#### [SET TASK]
Print every line of the listing exactly, please.

#### [DATASET CONTENT]
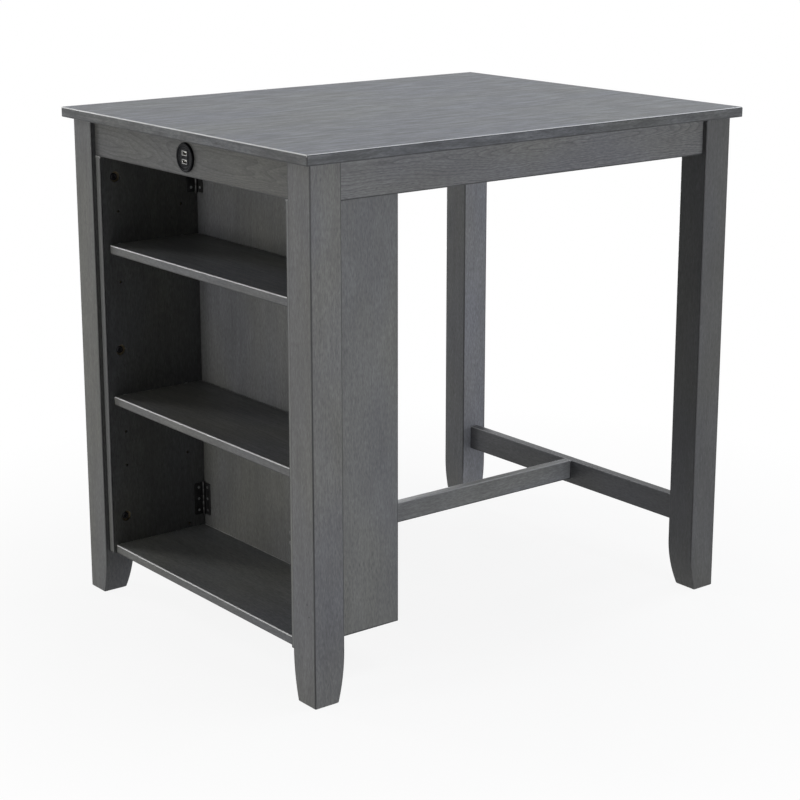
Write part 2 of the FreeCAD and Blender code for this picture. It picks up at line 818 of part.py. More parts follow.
# ---- round outlet with two sockets, through the cabinet-end apron ----
def make_outlet():
    face_x = -end_apron_outer_x
    front_x = face_x - outlet_proud
    floor_x = front_x + outlet_dish_depth
    centre = V(0, 0, apron_middle)

    def disc(radius, x, length):
        return rod(radius, centre + V(x, 0, 0), AXIS_X, length)

    inner_radius = outlet_barrel_radius - outlet_barrel_wall
    flange = disc(outlet_radius, front_x, outlet_proud)
    rim = [edge for edge in flange.Edges if edge.BoundBox.XMax < front_x + 0.01]
    flange = flange.makeFillet(outlet_round, rim)
    bezel = flange.fuse(disc(outlet_barrel_radius, face_x, outlet_barrel_length))
    bezel = bezel.cut(disc(outlet_dish_radius, front_x, outlet_dish_depth))
    bezel = bezel.cut(disc(inner_radius, front_x, outlet_barrel_length + outlet_proud))
    add("outlet_bezel", bezel.removeSplitter())
    cut_from("cabinet_end_apron", disc(outlet_barrel_radius + snug, face_x, apron_thickness))

    face = disc(inner_radius - snug, floor_x, outlet_face_thickness)
    board_x = floor_x + port_depth
    board = block(
        (board_x, board_x + outlet_board_thickness),
        (-outlet_board_width / 2, outlet_board_width / 2),
        (apron_middle - outlet_board_height / 2, apron_middle + outlet_board_height / 2),
    )
    for way in (-1, 1):
        z = apron_middle + way * port_pitch / 2
        half_width = port_width / 2
        half_height = port_height / 2
        shell = block(
            (floor_x, board_x),
            (-half_width, half_width),
            (z - half_height, z + half_height),
        )
        mouth = block(
            (floor_x, board_x - port_wall),
            (port_wall - half_width, half_width - port_wall),
            (z - half_height + port_wall, z + half_height - port_wall),
        )
        window = block(
            (floor_x, floor_x + outlet_face_thickness),
            (-half_width - snug, half_width + snug),
            (z - half_height - snug, z + half_height + snug),
        )
        tongue = block(
            (board_x - port_wall - tongue_depth, board_x - port_wall),
            (-tongue_width / 2, tongue_width / 2),
            (z, z + tongue_thickness),
        )
        face = face.cut(window)
        add("usb_shells", shell.cut(mouth))
        add("usb_tongues", tongue)
    add("outlet_face", face)
    add("outlet_board", board)

    nut_x = face_x + apron_thickness
    nut = disc(outlet_nut_radius, nut_x, outlet_nut_thickness)
    nut = nut.cut(disc(outlet_barrel_radius + snug, nut_x, outlet_nut_thickness))
    for step in range(outlet_nut_grooves):
        angle = 2 * math.pi * step / outlet_nut_grooves
        groove = V(nut_x, outlet_nut_radius * math.cos(angle), outlet_nut_radius * math.sin(angle))
        groove = groove + V(0, 0, apron_middle)
        nut = nut.cut(rod(outlet_nut_groove_radius, groove, AXIS_X, outlet_nut_thickness))
    add("outlet_nut", nut)

    cap_x = face_x + outlet_barrel_length
    cap = disc(outlet_barrel_radius, cap_x, outlet_cap_thickness)
    lip_x = cap_x - outlet_cap_thickness
    lip = disc(inner_radius - snug, lip_x, outlet_cap_thickness)
    lip = lip.cut(disc(inner_radius - outlet_barrel_wall, lip_x, outlet_cap_thickness))
    sleeve = disc(outlet_sleeve_radius, cap_x + outlet_cap_thickness, outlet_sleeve_length)
    cap = fuse_all([cap, lip, sleeve])
    inlet_length = 2 * outlet_cap_thickness + outlet_sleeve_length
    inlet = disc(outlet_inlet_radius, lip_x, inlet_length)
    add("outlet_back_cap", cap.cut(inlet))


# ---- assembly ----
def make_everything():
    make_top()
    make_aprons()
    for end_name, end in ends.items():
        for side_name, side in sides.items():
            make_leg("leg_" + end_name + "_" + side_name, end, side)
            make_apron_dowels(end_name, side_name)
            make_bracket(end_name, side_name)
    make_top_angles()
    make_back_panel()
    for side_name in sides:
        make_side_panel(side_name)
        make_panel_bolts(side_name)
        make_hinge("upper", side_name, panel_top - hinge_from_top)
        make_hinge("lower", side_name, panel_bottom + hinge_from_bottom)
    make_bottom_shelf()
    make_shelf("middle_shelf", middle_shelf_bottom, middle_shelf_corner_radius)
    make_shelf("top_shelf", top_shelf_bottom, top_shelf_corner_radius)
    make_supports("middle_shelf_supports", middle_shelf_bottom)
    make_supports("top_shelf_supports", top_shelf_bottom)
    make_stretchers()
    make_outlet()


def write_parts():
    os.makedirs("parts", exist_ok=True)
    for name, solids in parts.items():
        if name in cutters:
            solids = [solid.cut(cutters[name]) for solid in solids]
        pieces = []
        for solid in solids:
            pieces += solid.Solids
        for piece in pieces:
            if not piece.isValid():
                print("not valid:", name)
        whole = pieces[0] if len(pieces) == 1 else Part.makeCompound(pieces)
        whole.exportStep("parts/" + name + ".step")
        print(name, len(pieces), round(whole.Volume / 1000, 2), "cm3")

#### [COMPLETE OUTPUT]
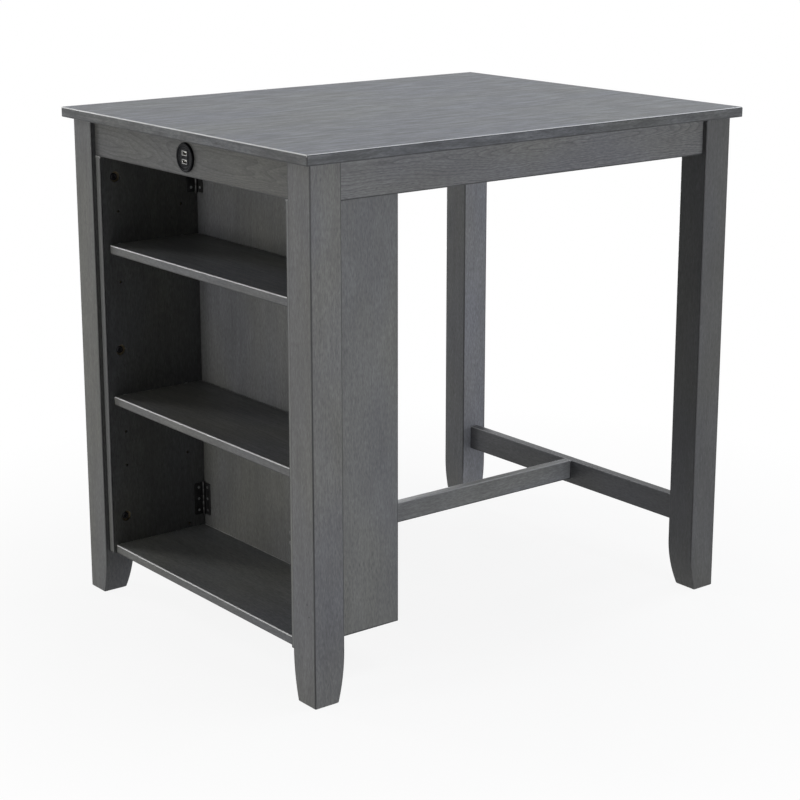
Write part 2 of the FreeCAD and Blender code for this picture. It picks up at line 818 of part.py. More parts follow.
# ---- round outlet with two sockets, through the cabinet-end apron ----
def make_outlet():
    face_x = -end_apron_outer_x
    front_x = face_x - outlet_proud
    floor_x = front_x + outlet_dish_depth
    centre = V(0, 0, apron_middle)

    def disc(radius, x, length):
        return rod(radius, centre + V(x, 0, 0), AXIS_X, length)

    inner_radius = outlet_barrel_radius - outlet_barrel_wall
    flange = disc(outlet_radius, front_x, outlet_proud)
    rim = [edge for edge in flange.Edges if edge.BoundBox.XMax < front_x + 0.01]
    flange = flange.makeFillet(outlet_round, rim)
    bezel = flange.fuse(disc(outlet_barrel_radius, face_x, outlet_barrel_length))
    bezel = bezel.cut(disc(outlet_dish_radius, front_x, outlet_dish_depth))
    bezel = bezel.cut(disc(inner_radius, front_x, outlet_barrel_length + outlet_proud))
    add("outlet_bezel", bezel.removeSplitter())
    cut_from("cabinet_end_apron", disc(outlet_barrel_radius + snug, face_x, apron_thickness))

    face = disc(inner_radius - snug, floor_x, outlet_face_thickness)
    board_x = floor_x + port_depth
    board = block(
        (board_x, board_x + outlet_board_thickness),
        (-outlet_board_width / 2, outlet_board_width / 2),
        (apron_middle - outlet_board_height / 2, apron_middle + outlet_board_height / 2),
    )
    for way in (-1, 1):
        z = apron_middle + way * port_pitch / 2
        half_width = port_width / 2
        half_height = port_height / 2
        shell = block(
            (floor_x, board_x),
            (-half_width, half_width),
            (z - half_height, z + half_height),
        )
        mouth = block(
            (floor_x, board_x - port_wall),
            (port_wall - half_width, half_width - port_wall),
            (z - half_height + port_wall, z + half_height - port_wall),
        )
        window = block(
            (floor_x, floor_x + outlet_face_thickness),
            (-half_width - snug, half_width + snug),
            (z - half_height - snug, z + half_height + snug),
        )
        tongue = block(
            (board_x - port_wall - tongue_depth, board_x - port_wall),
            (-tongue_width / 2, tongue_width / 2),
            (z, z + tongue_thickness),
        )
        face = face.cut(window)
        add("usb_shells", shell.cut(mouth))
        add("usb_tongues", tongue)
    add("outlet_face", face)
    add("outlet_board", board)

    nut_x = face_x + apron_thickness
    nut = disc(outlet_nut_radius, nut_x, outlet_nut_thickness)
    nut = nut.cut(disc(outlet_barrel_radius + snug, nut_x, outlet_nut_thickness))
    for step in range(outlet_nut_grooves):
        angle = 2 * math.pi * step / outlet_nut_grooves
        groove = V(nut_x, outlet_nut_radius * math.cos(angle), outlet_nut_radius * math.sin(angle))
        groove = groove + V(0, 0, apron_middle)
        nut = nut.cut(rod(outlet_nut_groove_radius, groove, AXIS_X, outlet_nut_thickness))
    add("outlet_nut", nut)

    cap_x = face_x + outlet_barrel_length
    cap = disc(outlet_barrel_radius, cap_x, outlet_cap_thickness)
    lip_x = cap_x - outlet_cap_thickness
    lip = disc(inner_radius - snug, lip_x, outlet_cap_thickness)
    lip = lip.cut(disc(inner_radius - outlet_barrel_wall, lip_x, outlet_cap_thickness))
    sleeve = disc(outlet_sleeve_radius, cap_x + outlet_cap_thickness, outlet_sleeve_length)
    cap = fuse_all([cap, lip, sleeve])
    inlet_length = 2 * outlet_cap_thickness + outlet_sleeve_length
    inlet = disc(outlet_inlet_radius, lip_x, inlet_length)
    add("outlet_back_cap", cap.cut(inlet))


# ---- assembly ----
def make_everything():
    make_top()
    make_aprons()
    for end_name, end in ends.items():
        for side_name, side in sides.items():
            make_leg("leg_" + end_name + "_" + side_name, end, side)
            make_apron_dowels(end_name, side_name)
            make_bracket(end_name, side_name)
    make_top_angles()
    make_back_panel()
    for side_name in sides:
        make_side_panel(side_name)
        make_panel_bolts(side_name)
        make_hinge("upper", side_name, panel_top - hinge_from_top)
        make_hinge("lower", side_name, panel_bottom + hinge_from_bottom)
    make_bottom_shelf()
    make_shelf("middle_shelf", middle_shelf_bottom, middle_shelf_corner_radius)
    make_shelf("top_shelf", top_shelf_bottom, top_shelf_corner_radius)
    make_supports("middle_shelf_supports", middle_shelf_bottom)
    make_supports("top_shelf_supports", top_shelf_bottom)
    make_stretchers()
    make_outlet()


def write_parts():
    os.makedirs("parts", exist_ok=True)
    for name, solids in parts.items():
        if name in cutters:
            solids = [solid.cut(cutters[name]) for solid in solids]
        pieces = []
        for solid in solids:
            pieces += solid.Solids
        for piece in pieces:
            if not piece.isValid():
                print("not valid:", name)
        whole = pieces[0] if len(pieces) == 1 else Part.makeCompound(pieces)
        whole.exportStep("parts/" + name + ".step")
        print(name, len(pieces), round(whole.Volume / 1000, 2), "cm3")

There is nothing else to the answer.